The Board of Directors may grant exceptional compensation for specific assignments or duties performed by the Directors under the conditions applicable to agreements subject to approval, in accordance with the provisions of Articles L. 225-38 to L. 225-43 of the French Commercial Code (Code de Commerce). The Board may also authorise the reimbursement of travel and business expenses and any other expenses incurred by the Directors in the interests of the Company.
SECTION IV
DUTIES OF THE BOARD OF DIRECTORS, THE CHAIRMAN, THE EXECUTIVE MANAGEMENT AND THE NON-VOTING DIRECTORS (CENSEURS)
Article 12 The Board of Directors shall determine the business strategy of BNP PARIBAS and supervise the implementation thereof. Subject to the powers expressly conferred on the Shareholders Meetings and within the limit of the corporate purpose, the Board shall handle any issue concerning the smooth running of BNP PARIBAS and settle matters concerning the Company pursuant to its deliberations. The Board of Directors shall receive from the Chairman or the Chief Executive Officer all of the documents and information required to fulfil its duties.

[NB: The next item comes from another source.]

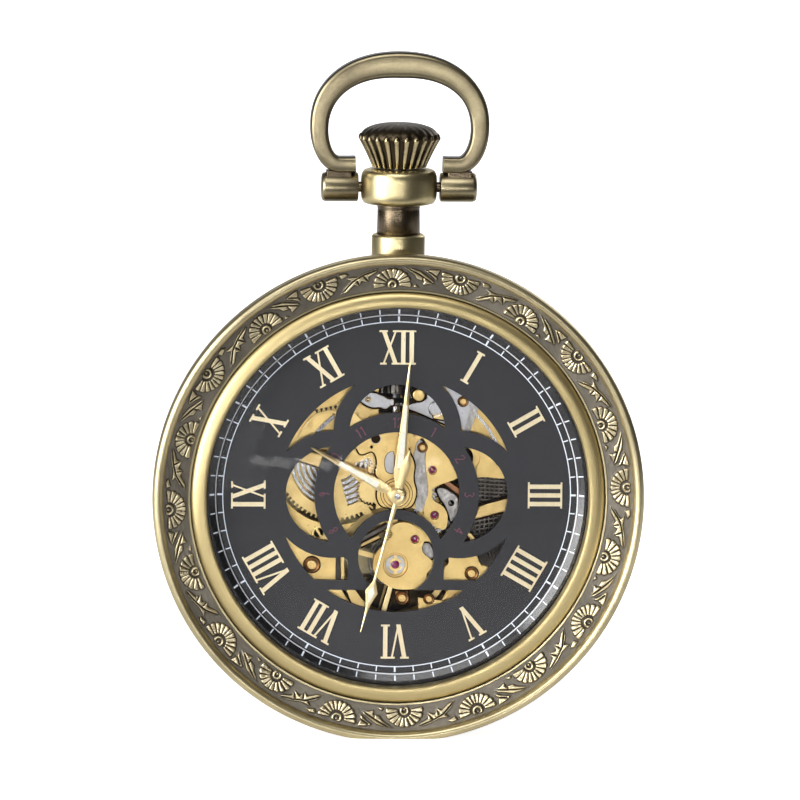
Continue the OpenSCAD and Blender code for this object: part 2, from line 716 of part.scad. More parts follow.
module center_wheel() color("gold") watch() difference() {
    union() {
        spoked(center_teeth, center_module, h_center, 4, 0.5, 0.9, 0.42);
        slab([h_barrel_teeth[0] - 0.05, h_center[0] + 0.05]) spur(center_leaves, barrel_module);
        disc([0, 0], center_tube[1], [h_center[0], 9.1]);
    }
    disc([0, 0], center_tube[0], [5, 10]);
}

module third_wheel() color("gold") watch() up(at_third, 0) {
    spoked(third_teeth, third_module, h_third, 5);
    arbor([0, 0], [h_bridge[0] + 0.1, h_plate[1] - 0.2], arbor_r, 1);
    slab([6.46, 6.76]) rotate(mesh_turn([0, 0], center_teeth, 0, at_third, third_leaves))
        spur(third_leaves, center_module);
}

module fourth_wheel() color("gold") watch() {
    spoked(fourth_teeth, fourth_module, h_fourth, 4);
    slab([5.1, 5.62]) rotate(mesh_turn(at_third, third_teeth, 0, [0, 0], fourth_leaves))
        spur(fourth_leaves, third_module);
    disc([0, 0], arbor_r, [h_fourth[0], 5.2]);
    disc([0, 0], pivot_r, [h_bridge[0] + 0.1, h_fourth[0]]);
    disc([0, 0], seconds_r, [5, 9.9]);
}

module escape_wheel() color("silver") watch() up(at_escape, 0) {
    slab(h_escape) difference() {
        polygon([for (i = [0:escape_teeth - 1])
            for (q = [[escape_r - 0.55, 0.0], [escape_r, 7.5], [escape_r - 0.08, 9.5], [escape_r - 0.55, 6]])
                polar(q[0], -i * 360 / escape_teeth - q[1])]);
        between_spokes(0.5, escape_r - 0.85, 4, 0.26);
    }
    arbor([0, 0], [h_bridge[0] + 0.1, h_plate[1] - 0.2], 0.16);
    slab([h_fourth[0] - 0.03, h_fourth[1] + 0.2])
        rotate(mesh_turn([0, 0], fourth_teeth, 0, at_escape, escape_leaves))
            spur(escape_leaves, fourth_module);
}

// Directions along the line from the escape wheel to the balance
lever_turn = atan2(at_balance[1] - at_pallet[1], at_balance[0] - at_pallet[0]);
module pallet_fork() color("silver") watch() up(at_pallet, 0) {
    slab(h_escape) rotate(lever_turn) {
        circle(0.4);
        translate([0, -0.13]) square([2.2, 0.26]);
        polygon([[2.1, -0.13], [2.5, -0.4], [2.62, -0.38], [2.4, -0.1], [2.4, 0.1], [2.62, 0.38],
                 [2.5, 0.4], [2.1, 0.13]]);
        polygon([[-0.2, -1.5], [0.1, -1.5], [0.3, 0], [0.1, 1.5], [-0.2, 1.5], [-0.05, 0]]);
    }
    disc([0, 0], pivot_r, [5.93, h_plate[1] - 0.2]);
}

module balance_wheel() color("gold") watch() up(at_balance, 0) slab([5.2, 5.6]) difference() {
    circle(balance_d / 2);
    rotate(-105) between_spokes(0.62, balance_d / 2 - 0.55, 4, 0.5);
    circle(0.21);
}

module balance_staff() color("silver") watch() {
    arbor(at_balance, [h_bridge[0] + 0.1, 7.2], 0.2);
    disc(at_balance, 0.46, [5.62, 5.85]);
    up(at_balance, 0) rotate(lever_turn + 180) translate([0.38, 0, 5.8]) cylinder(r = 0.07, h = 0.34);
}

module hairspring() color("steelblue") watch()
    up(at_balance, 0) slab([4.62, 4.74]) strip(0.55, 2.6, 8, 0.05, 30);

module regulator() color("silver") watch() difference() {
    slab([2.78, 3.05]) union() {
        translate(at_balance) circle(1.3);
        polygon([[-0.25, -7.5], [0.25, -7.5], [0.12, -11.3], [-0.12, -11.3]]);
    }
    disc(at_balance, 0.5, [2, 4]);
}

// ---------------------------------------------------------------- hands

// A tapered hand pointing to twelve: widest at "wide", with a slot for the luminous inlay
module blade(len, w, wide, slot0, slot1, slot_w) difference() {
    polygon([[-0.28, 0], [-w / 2, wide], [-0.11, len - 0.25], [0, len], [0.11, len - 0.25],
             [w / 2, wide], [0.28, 0]]);
    polygon([[-slot_w / 2, slot0], [-0.06, slot1], [0.06, slot1], [slot_w / 2, slot0]]);
}

module hour_hand() color("gold") watch() rotate(-hour_turn) difference() {
    union() {
        slab(h_hour_hand) blade(hour_len, 1.06, 1.7, 2.0, 6.2, 0.5);
        disc([0, 0], 0.92, h_hour_hand);
    }
    disc([0, 0], hour_tube[1], [8, 10]);
}

module minute_hand() color("gold") watch() rotate(-minute_turn) difference() {
    union() {
        slab(h_minute_hand) blade(minute_len, 1.12, 2.3, 2.6, 8.6, 0.5);
        disc([0, 0], 0.86, h_minute_hand);
    }
    disc([0, 0], cannon_tube[1], [8, 10]);
}

diamond_at = 9.6;
module second_hand() color("gold") watch() rotate(-second_turn) difference() {
    union() {
        slab(h_second_hand) {
            polygon([[-0.22, 0], [-0.14, diamond_at - 1], [-0.06, second_len], [0.06, second_len],
                     [0.14, diamond_at - 1], [0.22, 0]]);
            polygon([[0, diamond_at - 1.15], [-0.75, diamond_at], [0, diamond_at + 2.4],
                     [0.75, diamond_at]]);
            polygon([[-0.25, 0], [-0.45, -3.1], [0, -4.6], [0.45, -3.1], [0.25, 0]]);
        }
        disc([0, 0], 0.8, h_second_hand);
        disc([0, 0], 0.3, [h_second_hand[0], 9.95]);
    }
    disc([0, 0], seconds_r, [8, 9.9]);
}

mid_case();
front_bezel();
crystal_ring();
crystal();
crystal_gasket();
rehaut();
back_cover();
pendant_sleeve();
pendant_neck();
bow_collar();
bow_pivot_pins();
bow();
crown();
stem();
winding_pinion();
clutch();
setting_lever();
yoke();
yoke_spring();
setting_wheel();
setting_idler();
minute_wheel();
cannon_pinion();
hour_wheel();
keyless_cover();
movement_ring();
movement_screws();
dial();
dial_numerals();
main_plate();
barrel_bridge();
train_bridge();
balance_cock();
pallet_bridge();
bridge_screws();
jewels();
shock_setting();
barrel();
barrel_arbor();
mainspring();
ratchet_wheel();
crown_wheel();
click();
click_spring();
center_wheel();
third_wheel();
fourth_wheel();
escape_wheel();
pallet_fork();
balance_wheel();
balance_staff();
hairspring();
regulator();
hour_hand();
minute_hand();
second_hand();
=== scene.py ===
"""Looks of the skeleton pocket watch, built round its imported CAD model.

Sizes are written in millimetres in the dial's own plane: x to the right, y towards the pendant and
h, the height above the back face towards the dial.  watch() turns them into the scene's metres.
"""

import json
import math
import random

import bmesh
import bpy
import numpy as np
from mathutils import Matrix, Vector, noise


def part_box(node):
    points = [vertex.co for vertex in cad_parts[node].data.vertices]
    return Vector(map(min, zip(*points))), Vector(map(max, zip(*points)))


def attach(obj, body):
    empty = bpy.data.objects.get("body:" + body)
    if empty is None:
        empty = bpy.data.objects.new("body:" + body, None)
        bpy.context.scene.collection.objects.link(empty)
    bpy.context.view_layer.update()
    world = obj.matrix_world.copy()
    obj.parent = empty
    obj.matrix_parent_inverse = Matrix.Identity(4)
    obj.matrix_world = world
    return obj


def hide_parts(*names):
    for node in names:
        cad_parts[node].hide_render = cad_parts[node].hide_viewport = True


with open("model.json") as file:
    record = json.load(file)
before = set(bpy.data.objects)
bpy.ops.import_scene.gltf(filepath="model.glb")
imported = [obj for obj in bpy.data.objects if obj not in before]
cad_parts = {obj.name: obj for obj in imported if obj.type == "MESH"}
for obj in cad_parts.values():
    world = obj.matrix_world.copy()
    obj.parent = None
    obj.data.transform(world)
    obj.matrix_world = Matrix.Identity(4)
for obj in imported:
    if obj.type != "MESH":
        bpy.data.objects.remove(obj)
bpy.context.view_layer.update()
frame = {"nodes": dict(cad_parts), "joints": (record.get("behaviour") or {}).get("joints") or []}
nodes = frame["nodes"]
MM = 0.001
random.seed(7)


# ---------------------------------------------------------------- frame

def watch(x, y, h):
    """A point of the dial's plane, in metres."""
    return Vector((x * MM, -h * MM, y * MM))


def span(node, axis):
    """Lowest and highest place of a CAD node along an axis, in millimetres."""
    low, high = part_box(node)
    return low[axis] / MM, high[axis] / MM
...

The Board of Directors decisions shall be carried out either by the Chairman, the Chief Executive Officer or the Chief Operating Officers, or by any special representative appointed by the Board.
Upon proposal from the Chairman, the Board of Directors may decide to set up committees responsible for performing specific tasks.
Article 13 The Chairman shall organise and manage the work of the Board of Directors and report thereon to the General Shareholders Meeting. The Chairman shall also oversee the smooth running of BNP PARIBAS s management bodies and ensure, in particular, that the Directors are in a position to fulfil their duties.
The remuneration of the Chairman of the Board shall be freely determined by the Board of Directors.
Article 14 The Board of Directors shall decide how to organise the Executive Management of the Company: the Executive Management of the Company shall be conducted, under his responsibility, either by the Chairman of the Board of Directors or by another individual appointed by the Board of Directors and who shall have the title of Chief Executive Officer.
Shareholders and third parties shall be informed of this choice in accordance with the regulatory provisions in force.
The Board of Directors shall have the right to decide that this choice be for a fixed term.
In the event that the Board of Directors decides that the Executive Management shall be conducted by the Chairman of the Board, the provisions of these Articles of Association concerning the Chief Executive Officer shall apply to the Chairman of the Board of Directors who will in such case have the title of Chairman and Chief Executive Officer. He shall be deemed to have automatically resigned at the close of the General Shareholders Meeting held to approve the financial statements for the year in which he reaches sixty-five years of age.
In the event that the Board of Directors decides to dissociate the functions of Chairman and Chief Executive Officer, the Chairman shall be deemed to have automatically resigned at the close of the General Shareholders Meeting held to approve the financial statements for the year in which he reaches seventy-two years of age. However, the Board may decide to extend the term of office of the Chairman of the Board until the close of the General Shareholders Meeting held to approve the financial statements for the year in which he reaches seventy-three years of age. The Chief Executive Officer shall be deemed to have automatically resigned at the close of the General Shareholders Meeting held to approve the financial statements for the year in which he reaches sixty-five years of age. However, the Board may decide to extend the term of office of the Chief Executive Officer until the close of the General Shareholders Meeting held to approve the financial statements for the year in which he reaches sixty-six years of age.
Article 15 The Chief Executive Officer shall be vested with the broadest powers to act in all circumstances in the name of BNP PARIBAS. He shall exercise these powers within the limit of the corporate purpose and subject to those powers expressly granted by French law to Shareholders Meetings and the Board of Directors.
He shall represent BNP PARIBAS in its dealings with third parties. BNP PARIBAS shall be bound by the actions of the Chief Executive Officer even if such actions are outside the scope of the corporate purpose, unless BNP PARIBAS can prove that the third party knew that the relevant action was outside the scope of the corporate purpose or had constructive knowledge thereof in view of the circumstances. The publication of the Company s Articles of Association alone shall not constitute such proof.
The Chief Executive Officer shall be responsible for the organisation and procedures of internal control and for all information required by French law regarding the internal control report.
The Board of Directors may limit the powers of the Chief Executive Officer, but such limits shall not be binding as against third parties.
The Chief Executive Officer may delegate partial powers, on a temporary or permanent basis, to as many persons as he sees fit, with or without the option of redelegation.
The remuneration of the Chief Executive Officer shall be freely determined by the Board of Directors.